— Task prompt —
Reproduce only the lines from the one containing "obj.matrix_parent_inverse = Matrix.Identity(4)" through the one containing "WELD = 0.001 * MM", exactly as written and with both ends included.

— Available data —

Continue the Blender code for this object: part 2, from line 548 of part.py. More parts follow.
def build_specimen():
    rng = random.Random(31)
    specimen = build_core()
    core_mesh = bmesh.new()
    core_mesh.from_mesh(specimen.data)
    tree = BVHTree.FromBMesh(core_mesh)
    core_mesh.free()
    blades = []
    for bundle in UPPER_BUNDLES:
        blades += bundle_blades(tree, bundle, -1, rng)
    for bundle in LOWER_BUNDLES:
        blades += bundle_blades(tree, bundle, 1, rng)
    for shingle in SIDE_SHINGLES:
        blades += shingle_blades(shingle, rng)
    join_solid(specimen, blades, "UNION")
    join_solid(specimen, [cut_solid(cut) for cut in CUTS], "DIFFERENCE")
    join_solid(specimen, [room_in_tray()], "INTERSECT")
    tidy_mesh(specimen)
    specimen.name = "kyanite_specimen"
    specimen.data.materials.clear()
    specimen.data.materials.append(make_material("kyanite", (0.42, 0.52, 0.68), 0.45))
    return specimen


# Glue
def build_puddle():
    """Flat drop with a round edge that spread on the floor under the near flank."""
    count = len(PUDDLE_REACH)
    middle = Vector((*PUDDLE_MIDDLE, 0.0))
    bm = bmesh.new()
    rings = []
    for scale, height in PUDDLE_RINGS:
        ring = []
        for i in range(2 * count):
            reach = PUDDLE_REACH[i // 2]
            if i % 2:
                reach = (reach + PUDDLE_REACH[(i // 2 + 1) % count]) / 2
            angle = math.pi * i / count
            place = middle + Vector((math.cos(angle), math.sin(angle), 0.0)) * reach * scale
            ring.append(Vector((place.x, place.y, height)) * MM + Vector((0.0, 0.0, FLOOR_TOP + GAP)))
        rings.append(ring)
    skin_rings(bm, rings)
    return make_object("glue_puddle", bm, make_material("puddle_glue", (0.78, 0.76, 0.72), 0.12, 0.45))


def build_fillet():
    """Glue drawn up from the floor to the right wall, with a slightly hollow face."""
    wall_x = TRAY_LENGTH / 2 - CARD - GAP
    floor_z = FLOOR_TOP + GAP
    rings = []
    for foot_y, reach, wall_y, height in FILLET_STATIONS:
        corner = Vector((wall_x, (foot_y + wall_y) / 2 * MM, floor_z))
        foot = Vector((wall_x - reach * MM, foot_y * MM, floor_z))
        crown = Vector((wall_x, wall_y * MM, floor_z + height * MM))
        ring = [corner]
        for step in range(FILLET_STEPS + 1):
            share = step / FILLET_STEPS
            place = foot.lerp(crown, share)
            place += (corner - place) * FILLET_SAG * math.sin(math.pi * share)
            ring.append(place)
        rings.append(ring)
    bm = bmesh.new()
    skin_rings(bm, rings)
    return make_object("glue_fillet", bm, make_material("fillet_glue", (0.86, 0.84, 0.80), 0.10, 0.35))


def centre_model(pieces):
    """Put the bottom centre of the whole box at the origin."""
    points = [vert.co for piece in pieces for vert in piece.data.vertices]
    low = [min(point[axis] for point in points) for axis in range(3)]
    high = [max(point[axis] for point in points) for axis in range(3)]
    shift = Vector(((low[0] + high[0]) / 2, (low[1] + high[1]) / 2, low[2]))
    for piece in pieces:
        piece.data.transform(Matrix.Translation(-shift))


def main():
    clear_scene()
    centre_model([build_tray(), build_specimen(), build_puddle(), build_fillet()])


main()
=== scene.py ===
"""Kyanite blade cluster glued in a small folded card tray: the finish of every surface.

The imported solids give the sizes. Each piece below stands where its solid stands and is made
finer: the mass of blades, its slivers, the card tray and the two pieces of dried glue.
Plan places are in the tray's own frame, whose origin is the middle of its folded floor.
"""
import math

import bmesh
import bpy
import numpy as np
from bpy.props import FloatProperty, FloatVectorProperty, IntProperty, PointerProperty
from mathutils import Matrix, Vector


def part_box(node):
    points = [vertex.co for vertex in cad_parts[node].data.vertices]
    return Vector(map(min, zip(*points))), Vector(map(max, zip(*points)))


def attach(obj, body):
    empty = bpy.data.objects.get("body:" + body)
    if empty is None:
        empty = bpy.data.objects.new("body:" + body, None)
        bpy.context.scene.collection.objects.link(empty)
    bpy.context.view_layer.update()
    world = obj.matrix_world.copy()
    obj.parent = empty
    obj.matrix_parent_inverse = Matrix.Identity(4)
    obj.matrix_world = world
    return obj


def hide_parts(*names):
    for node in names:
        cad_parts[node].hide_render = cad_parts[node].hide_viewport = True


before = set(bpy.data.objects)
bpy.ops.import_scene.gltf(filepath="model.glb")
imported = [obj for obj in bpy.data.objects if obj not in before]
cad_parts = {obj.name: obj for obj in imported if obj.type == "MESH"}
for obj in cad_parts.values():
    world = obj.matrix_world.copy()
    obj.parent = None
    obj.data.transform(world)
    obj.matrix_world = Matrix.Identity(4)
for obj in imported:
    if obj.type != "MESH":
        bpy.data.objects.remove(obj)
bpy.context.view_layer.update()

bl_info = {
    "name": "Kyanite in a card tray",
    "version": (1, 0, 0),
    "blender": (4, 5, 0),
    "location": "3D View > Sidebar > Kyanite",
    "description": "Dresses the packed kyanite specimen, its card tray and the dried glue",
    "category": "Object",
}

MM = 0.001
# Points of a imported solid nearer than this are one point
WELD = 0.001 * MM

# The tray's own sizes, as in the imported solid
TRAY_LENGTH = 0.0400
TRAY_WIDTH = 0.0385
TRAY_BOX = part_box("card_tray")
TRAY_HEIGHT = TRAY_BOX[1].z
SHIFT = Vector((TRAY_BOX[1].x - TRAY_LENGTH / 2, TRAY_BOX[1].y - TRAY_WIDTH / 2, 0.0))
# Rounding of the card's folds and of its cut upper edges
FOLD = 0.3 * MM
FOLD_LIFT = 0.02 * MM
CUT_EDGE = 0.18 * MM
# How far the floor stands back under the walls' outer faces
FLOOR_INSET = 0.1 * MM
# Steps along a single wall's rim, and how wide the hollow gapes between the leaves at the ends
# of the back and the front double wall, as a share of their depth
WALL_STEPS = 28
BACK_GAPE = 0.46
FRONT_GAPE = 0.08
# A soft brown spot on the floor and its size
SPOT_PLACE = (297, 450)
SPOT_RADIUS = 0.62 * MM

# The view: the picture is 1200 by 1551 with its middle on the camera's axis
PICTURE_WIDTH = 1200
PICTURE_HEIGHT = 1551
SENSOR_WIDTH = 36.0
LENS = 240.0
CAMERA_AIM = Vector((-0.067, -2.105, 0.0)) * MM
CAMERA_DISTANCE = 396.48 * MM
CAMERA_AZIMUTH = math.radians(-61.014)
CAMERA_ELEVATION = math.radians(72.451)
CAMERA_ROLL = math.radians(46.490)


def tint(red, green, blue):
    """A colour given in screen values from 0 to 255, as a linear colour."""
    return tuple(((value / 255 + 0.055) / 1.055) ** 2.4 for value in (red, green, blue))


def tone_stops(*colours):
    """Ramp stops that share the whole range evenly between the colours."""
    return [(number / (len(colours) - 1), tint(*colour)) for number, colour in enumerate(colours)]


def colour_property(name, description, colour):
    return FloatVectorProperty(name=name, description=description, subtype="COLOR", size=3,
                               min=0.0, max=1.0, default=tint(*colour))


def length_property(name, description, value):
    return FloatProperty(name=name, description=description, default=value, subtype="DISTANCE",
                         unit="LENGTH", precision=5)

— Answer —
    obj.matrix_parent_inverse = Matrix.Identity(4)
    obj.matrix_world = world
    return obj


def hide_parts(*names):
    for node in names:
        cad_parts[node].hide_render = cad_parts[node].hide_viewport = True


before = set(bpy.data.objects)
bpy.ops.import_scene.gltf(filepath="model.glb")
imported = [obj for obj in bpy.data.objects if obj not in before]
cad_parts = {obj.name: obj for obj in imported if obj.type == "MESH"}
for obj in cad_parts.values():
    world = obj.matrix_world.copy()
    obj.parent = None
    obj.data.transform(world)
    obj.matrix_world = Matrix.Identity(4)
for obj in imported:
    if obj.type != "MESH":
        bpy.data.objects.remove(obj)
bpy.context.view_layer.update()

bl_info = {
    "name": "Kyanite in a card tray",
    "version": (1, 0, 0),
    "blender": (4, 5, 0),
    "location": "3D View > Sidebar > Kyanite",
    "description": "Dresses the packed kyanite specimen, its card tray and the dried glue",
    "category": "Object",
}

MM = 0.001
# Points of a imported solid nearer than this are one point
WELD = 0.001 * MM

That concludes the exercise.